For instance, a retail application could reduce customer complaints related to stale inventory by 30%, and an internal analytics platform could provide critical business insights 40% faster by leveraging real-time data streams. These efficiencies translate directly into significant ROI by improving productivity, customer satisfaction, and strategic agility.
Conclusion
Maintaining data consistency across distributed microservices is a non-trivial challenge, but it's crucial for delivering a high-quality, scalable, and reliable application. Event-driven architecture, powered by a robust messaging platform like Apache Kafka, provides an elegant and effective solution.
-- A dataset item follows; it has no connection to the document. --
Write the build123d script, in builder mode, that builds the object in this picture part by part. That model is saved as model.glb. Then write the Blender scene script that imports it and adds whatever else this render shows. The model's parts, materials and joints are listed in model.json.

By decoupling services, enabling real-time data flow, and providing strong guarantees around message delivery, you can build systems that are not only highly scalable and resilient but also deliver an exceptional user experience. Embracing this pattern is a strategic move that pays dividends in operational efficiency, customer satisfaction, and business agility, ultimately driving significant return on investment for your software initiatives.